I think the move to Boca will be a good thing, having on-site living so people aren't paying out-of-pocket like they would in Key Biscayne. For a touring pro to stay in Key Biscayne during a training week, it's not easy. I think that's a good thing.
I think they're moving in the right direction. I think they just need to utilize people who have kind of been there and who want to try to help.
Q. Would you like to see Andre having a more direct role in terms of player development in America?
ANDY RODDICK: I think the obvious question to that is, any capacity you can get Andre Agassi giving advice on tennis will help America. But at the same time his priority is going to be his family. There's only so much of him to go around.
I think he's earned the right to kind of dedicate himself to whatever he wants for a little while.
Q. Did you catch any of James' comments yesterday? He was a bit defensive about American tennis with you and he in the top 10, two guys in the top 10, is doing pretty well, and the Bryan Twins, et cetera. We got into how do you make tennis more popular in the United States.
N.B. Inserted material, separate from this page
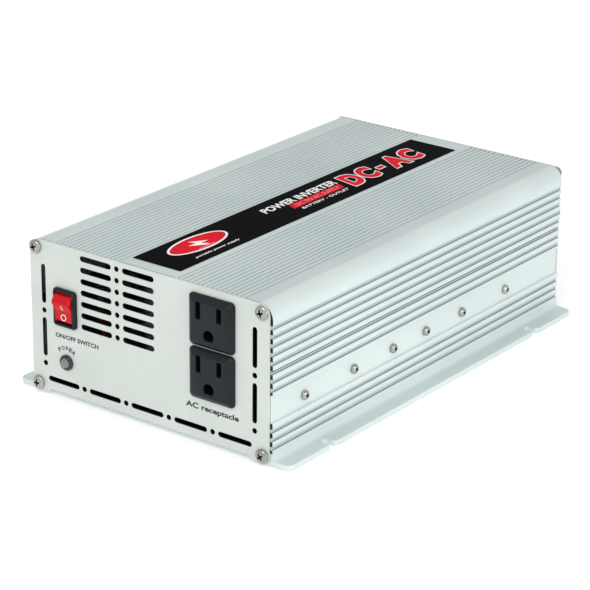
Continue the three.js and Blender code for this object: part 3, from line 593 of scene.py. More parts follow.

ANDY RODDICK: The thing about the popularity and stuff, you know, we're going bigger stadiums, you're still selling out in a lot of places that we go to. I think the biggest thing is just, you know, and I've said it ad nauseam for some of the people in here, you're kind of getting over the best generation ever from one country. Before that you probably had the second best generation. It's cyclical.
But to sit here and say there's something wrong with it when, like you said, with the exception of Fed, Nadal, who else is winning Slams right now? Outside of Fed, who else is winning Slams on any other surface? So it's all relative.
We continually kind of have guys pushing at the top. I think James had a good year last year. The reemergence of Venus and Serena is a good thing. You look at the ratings for the US Open last year, we're up. It depends on how you want to define "popularity" I think.